The primary author of the House bill, Rep. Peter DeFazio, D-Ore., said the investment being proposed would allow the country to repair bridges, roads and tunnels, thereby increasing the country’s economic competitiveness while also tackling what he called the country’s “new existential challenge, which is climate change.”

“We have to rebuild in ways that we never even thought about before. It’s going to be expensive, but the good news is, it is going to create millions, millions of good paying jobs,” DeFazio said.

The legislation provides a potential building block toward Biden’s broader infrastructure proposals. It serves as a starting point for some of the public works investments under discussion, but leaves the decision about how to pay for them for another day.

Biden has suggested raising the corporate tax rate to fund infrastructure investments, but Republicans oppose that and would vote against it. The bipartisan group of 10 senators negotiating a nearly $1 trillion plan narrowed on a variety of potential funding sources that don’t involve tax increases.

House Republicans took issue with the transportation bill being considered Thursday because it doesn’t include a funding mechanism.

Republicans argued the new spending on infrastructure would increase the deficit and ramp up inflation, hurting families when they buy gas and groceries. They also protested the exclusion of their proposals to further streamline the permitting process so that large infrastructure projects could be completed more quickly and at less cost to taxpayers.

Rep. Sam Graves, the ranking Republican on the Transportation and Infrastructure Committee, noted that Democratic efforts last year to pass an infrastructure bill failed after the then-Republican-controlled Senate declined to take it up.

“Successful legislating requires partnership — not partisanship,” Graves said.

The partisan divide stands in contrast to efforts in the Senate, which this year overwhelmingly passed a $35 billion water infrastructure bill, 89-2, and where a key committee unanimously passed a bill earlier this year focused on funding for roads and bridges.

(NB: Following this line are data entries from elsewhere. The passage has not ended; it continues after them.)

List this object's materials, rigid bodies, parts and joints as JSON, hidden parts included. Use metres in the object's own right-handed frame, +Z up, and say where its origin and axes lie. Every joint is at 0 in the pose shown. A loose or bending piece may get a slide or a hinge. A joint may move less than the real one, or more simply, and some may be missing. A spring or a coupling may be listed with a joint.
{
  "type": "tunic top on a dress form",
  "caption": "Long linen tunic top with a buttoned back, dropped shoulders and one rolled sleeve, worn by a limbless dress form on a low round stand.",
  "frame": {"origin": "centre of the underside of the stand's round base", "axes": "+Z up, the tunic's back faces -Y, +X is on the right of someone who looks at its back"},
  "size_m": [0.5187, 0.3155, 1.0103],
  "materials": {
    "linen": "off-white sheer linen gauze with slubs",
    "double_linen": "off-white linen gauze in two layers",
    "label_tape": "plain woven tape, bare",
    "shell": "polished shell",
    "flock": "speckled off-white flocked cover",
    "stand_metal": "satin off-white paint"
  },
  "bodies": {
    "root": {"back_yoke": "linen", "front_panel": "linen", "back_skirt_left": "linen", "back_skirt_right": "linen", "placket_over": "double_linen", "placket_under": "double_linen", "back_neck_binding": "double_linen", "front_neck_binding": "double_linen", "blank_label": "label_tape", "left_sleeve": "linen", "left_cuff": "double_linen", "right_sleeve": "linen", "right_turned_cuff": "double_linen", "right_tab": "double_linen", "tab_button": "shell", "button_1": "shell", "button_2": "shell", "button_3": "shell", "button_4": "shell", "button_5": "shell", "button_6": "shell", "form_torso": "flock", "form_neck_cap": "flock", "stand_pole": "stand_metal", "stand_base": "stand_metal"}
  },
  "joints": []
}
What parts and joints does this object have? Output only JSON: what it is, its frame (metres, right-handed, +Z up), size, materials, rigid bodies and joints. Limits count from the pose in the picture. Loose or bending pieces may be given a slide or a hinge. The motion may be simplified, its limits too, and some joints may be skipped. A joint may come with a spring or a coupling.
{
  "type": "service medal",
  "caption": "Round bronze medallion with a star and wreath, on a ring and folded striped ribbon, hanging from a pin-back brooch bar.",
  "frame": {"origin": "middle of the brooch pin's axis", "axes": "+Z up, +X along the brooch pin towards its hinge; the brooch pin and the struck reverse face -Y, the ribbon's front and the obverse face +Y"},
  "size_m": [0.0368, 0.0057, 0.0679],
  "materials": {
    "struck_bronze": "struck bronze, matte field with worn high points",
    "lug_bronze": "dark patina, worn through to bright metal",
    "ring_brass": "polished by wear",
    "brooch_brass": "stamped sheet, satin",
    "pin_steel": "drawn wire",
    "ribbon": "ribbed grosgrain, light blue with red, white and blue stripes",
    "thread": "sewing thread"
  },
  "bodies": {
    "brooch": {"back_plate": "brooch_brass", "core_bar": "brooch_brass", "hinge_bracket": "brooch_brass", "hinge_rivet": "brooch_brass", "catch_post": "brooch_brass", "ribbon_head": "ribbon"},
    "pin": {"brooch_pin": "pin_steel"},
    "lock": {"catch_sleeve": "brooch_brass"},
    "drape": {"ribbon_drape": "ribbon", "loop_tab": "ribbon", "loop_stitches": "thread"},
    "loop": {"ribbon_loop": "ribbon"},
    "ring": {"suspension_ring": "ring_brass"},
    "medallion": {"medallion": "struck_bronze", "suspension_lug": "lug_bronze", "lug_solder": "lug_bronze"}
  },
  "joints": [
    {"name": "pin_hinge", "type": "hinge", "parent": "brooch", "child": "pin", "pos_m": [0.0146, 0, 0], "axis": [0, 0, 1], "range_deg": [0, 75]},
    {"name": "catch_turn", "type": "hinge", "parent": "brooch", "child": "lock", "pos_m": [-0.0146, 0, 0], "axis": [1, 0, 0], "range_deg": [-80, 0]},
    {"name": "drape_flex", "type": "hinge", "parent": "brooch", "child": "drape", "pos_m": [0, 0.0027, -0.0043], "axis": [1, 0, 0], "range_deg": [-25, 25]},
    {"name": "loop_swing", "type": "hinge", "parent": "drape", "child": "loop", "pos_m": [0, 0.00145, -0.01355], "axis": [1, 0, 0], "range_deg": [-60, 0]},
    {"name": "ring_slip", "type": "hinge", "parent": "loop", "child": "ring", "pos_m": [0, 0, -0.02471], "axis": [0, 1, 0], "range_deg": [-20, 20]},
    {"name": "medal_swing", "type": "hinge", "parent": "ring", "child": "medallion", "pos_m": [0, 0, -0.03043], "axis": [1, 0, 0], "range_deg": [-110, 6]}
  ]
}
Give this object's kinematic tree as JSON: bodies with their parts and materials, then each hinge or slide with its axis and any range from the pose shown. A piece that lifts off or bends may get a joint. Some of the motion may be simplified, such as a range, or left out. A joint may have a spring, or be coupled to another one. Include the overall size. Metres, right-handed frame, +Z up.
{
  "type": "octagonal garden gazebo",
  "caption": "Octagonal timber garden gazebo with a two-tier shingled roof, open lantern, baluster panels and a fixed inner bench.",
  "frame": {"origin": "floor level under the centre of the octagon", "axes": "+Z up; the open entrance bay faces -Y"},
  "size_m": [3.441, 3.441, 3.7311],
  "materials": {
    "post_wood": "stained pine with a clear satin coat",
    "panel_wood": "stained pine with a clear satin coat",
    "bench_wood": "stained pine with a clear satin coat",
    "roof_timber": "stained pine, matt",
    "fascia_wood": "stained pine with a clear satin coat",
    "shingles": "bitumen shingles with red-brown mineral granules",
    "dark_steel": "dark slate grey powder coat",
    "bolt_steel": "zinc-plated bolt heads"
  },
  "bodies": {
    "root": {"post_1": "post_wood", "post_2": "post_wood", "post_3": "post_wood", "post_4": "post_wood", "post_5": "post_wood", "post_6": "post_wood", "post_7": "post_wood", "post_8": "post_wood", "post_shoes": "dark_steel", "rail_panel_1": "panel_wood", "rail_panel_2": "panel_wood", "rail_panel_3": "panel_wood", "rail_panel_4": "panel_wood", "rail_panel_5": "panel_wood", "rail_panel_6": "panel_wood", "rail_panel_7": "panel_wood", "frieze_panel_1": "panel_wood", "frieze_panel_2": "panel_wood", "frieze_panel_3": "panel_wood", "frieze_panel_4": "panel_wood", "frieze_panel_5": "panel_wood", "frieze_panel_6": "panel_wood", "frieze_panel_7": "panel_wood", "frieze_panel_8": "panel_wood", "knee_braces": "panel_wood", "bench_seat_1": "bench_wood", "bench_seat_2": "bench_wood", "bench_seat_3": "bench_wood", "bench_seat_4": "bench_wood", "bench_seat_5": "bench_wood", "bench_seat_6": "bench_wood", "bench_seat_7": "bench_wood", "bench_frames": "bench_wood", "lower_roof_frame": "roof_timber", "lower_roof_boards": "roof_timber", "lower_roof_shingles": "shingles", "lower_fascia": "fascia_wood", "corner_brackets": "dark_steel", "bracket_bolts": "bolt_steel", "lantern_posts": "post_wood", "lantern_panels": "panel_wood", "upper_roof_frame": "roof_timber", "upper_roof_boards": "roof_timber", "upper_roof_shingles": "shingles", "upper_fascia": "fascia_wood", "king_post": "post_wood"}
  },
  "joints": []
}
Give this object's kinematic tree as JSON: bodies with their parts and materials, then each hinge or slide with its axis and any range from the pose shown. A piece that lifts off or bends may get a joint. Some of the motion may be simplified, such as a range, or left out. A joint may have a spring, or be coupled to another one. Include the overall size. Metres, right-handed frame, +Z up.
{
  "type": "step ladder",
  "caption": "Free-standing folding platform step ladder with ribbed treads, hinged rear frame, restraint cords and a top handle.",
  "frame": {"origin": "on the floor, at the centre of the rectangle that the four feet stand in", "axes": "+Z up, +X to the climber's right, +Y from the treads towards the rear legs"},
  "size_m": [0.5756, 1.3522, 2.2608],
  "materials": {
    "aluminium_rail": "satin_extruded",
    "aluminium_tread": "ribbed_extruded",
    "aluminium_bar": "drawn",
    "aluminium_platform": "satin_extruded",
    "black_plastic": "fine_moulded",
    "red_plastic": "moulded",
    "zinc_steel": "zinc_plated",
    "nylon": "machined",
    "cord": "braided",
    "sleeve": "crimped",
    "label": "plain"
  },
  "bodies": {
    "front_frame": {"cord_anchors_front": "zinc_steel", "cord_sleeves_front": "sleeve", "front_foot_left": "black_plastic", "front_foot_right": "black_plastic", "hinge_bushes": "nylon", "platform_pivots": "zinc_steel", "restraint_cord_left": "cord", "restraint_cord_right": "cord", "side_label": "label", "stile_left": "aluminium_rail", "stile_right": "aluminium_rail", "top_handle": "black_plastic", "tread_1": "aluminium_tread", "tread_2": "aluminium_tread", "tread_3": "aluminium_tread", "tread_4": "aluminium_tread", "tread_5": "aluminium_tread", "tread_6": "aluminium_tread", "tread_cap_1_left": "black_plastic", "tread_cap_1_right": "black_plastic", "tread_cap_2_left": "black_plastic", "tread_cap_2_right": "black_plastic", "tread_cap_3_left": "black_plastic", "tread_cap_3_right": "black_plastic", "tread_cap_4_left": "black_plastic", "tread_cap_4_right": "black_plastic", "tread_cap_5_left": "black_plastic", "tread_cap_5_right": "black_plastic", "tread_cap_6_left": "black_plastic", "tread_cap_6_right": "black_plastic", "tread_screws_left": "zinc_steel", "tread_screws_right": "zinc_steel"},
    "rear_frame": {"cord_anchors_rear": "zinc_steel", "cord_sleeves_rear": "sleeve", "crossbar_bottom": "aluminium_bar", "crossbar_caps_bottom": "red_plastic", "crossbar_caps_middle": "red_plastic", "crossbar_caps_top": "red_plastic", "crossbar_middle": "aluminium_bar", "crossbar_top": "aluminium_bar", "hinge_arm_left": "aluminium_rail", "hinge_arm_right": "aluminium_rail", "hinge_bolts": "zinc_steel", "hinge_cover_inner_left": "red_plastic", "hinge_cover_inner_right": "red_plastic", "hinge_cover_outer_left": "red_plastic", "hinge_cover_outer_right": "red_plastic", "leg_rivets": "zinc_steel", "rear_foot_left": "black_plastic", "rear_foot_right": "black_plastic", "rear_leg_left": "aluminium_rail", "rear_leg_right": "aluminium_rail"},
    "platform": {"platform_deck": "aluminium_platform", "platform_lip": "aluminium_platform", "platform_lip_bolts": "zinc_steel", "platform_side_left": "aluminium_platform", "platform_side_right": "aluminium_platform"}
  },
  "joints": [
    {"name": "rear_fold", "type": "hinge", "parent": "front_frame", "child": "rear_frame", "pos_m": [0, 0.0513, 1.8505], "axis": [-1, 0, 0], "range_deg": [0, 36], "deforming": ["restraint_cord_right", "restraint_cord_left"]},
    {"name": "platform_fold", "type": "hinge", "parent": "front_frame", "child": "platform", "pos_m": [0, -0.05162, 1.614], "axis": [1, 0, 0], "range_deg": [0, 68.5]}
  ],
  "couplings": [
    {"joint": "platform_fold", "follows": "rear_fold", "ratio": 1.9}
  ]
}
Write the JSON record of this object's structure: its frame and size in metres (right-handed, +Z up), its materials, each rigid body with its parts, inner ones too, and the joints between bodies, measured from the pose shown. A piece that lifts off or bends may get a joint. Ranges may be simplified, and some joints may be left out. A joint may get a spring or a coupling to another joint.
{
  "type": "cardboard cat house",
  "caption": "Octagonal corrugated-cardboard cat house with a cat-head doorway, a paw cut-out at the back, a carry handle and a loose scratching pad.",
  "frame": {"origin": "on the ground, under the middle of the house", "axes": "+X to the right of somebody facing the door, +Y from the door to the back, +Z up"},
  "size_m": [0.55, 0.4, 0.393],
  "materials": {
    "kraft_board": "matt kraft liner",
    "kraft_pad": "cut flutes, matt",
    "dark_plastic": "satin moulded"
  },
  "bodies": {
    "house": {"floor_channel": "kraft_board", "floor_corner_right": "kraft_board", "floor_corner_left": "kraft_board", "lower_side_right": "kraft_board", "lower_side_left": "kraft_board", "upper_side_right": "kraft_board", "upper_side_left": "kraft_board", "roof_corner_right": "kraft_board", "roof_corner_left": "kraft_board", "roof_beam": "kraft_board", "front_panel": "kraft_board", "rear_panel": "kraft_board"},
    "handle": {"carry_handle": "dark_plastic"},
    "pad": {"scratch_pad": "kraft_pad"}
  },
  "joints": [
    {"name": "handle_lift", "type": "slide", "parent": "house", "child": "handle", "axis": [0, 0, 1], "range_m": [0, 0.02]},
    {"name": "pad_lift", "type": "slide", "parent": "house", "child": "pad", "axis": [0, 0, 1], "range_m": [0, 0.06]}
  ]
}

The White House earlier this week said the president supported House passage of the bill, saying it “lays a strong foundation for achieving the President’s vision on infrastructure.”

House Speaker Nancy Pelosi had set a goal of passing an infrastructure bill in the House before July 4. Last year, Congress was unable to reach agreement and opted to pass a short-term reauthorization of transportation programs, which will expire Sept. 30.

Biden is eager for Congress to pass a bipartisan plan that would boost spending on roads, bridges, rail and other more traditional forms of infrastructure, which means putting together a package that could get 60 votes in the evenly split 50-50 Senate. Votes on the nearly $1 trillion proposal agreed to last week are expected by the end of July.

DeFazio said he was encouraged by the bipartisan Senate blueprint. The proposed spending levels for roads, bridges and public transit are comparable to what is called for in the House bill, he said, though the spending for rail and water infrastructure is far short of the House’s bill, which calls for tripling spending for Amtrak as well as $45 billion for the replacement of water lines containing lead.

The House bill contained about $343 billion for roads, bridges and safety programs, $109 billion for transit, $95 billion for rail and nearly $170 billion for water and wastewater projects. The House adopted dozens of amendments Wednesday and Thursday that Democratic lawmakers projected will increase the overall cost of the bill by about $44 billion with most of that increase going to the installation of electric vehicle charging stations.

The House proposal also includes elements designed to counter climate change. Transportation is the largest contributor to greenhouse gas emissions in the U.S. In addition to funding the charging stations to speed and ease an increased use of electric vehicles, the House bill seeks to make alternatives to driving more attractive by boosting funding for public transit and rail.

The bill also contains about $5.7 billion for roughly 1,500 projects that lawmakers seek to fund in their congressional districts. The projects would mark a return of earmarks after a decade-long ban.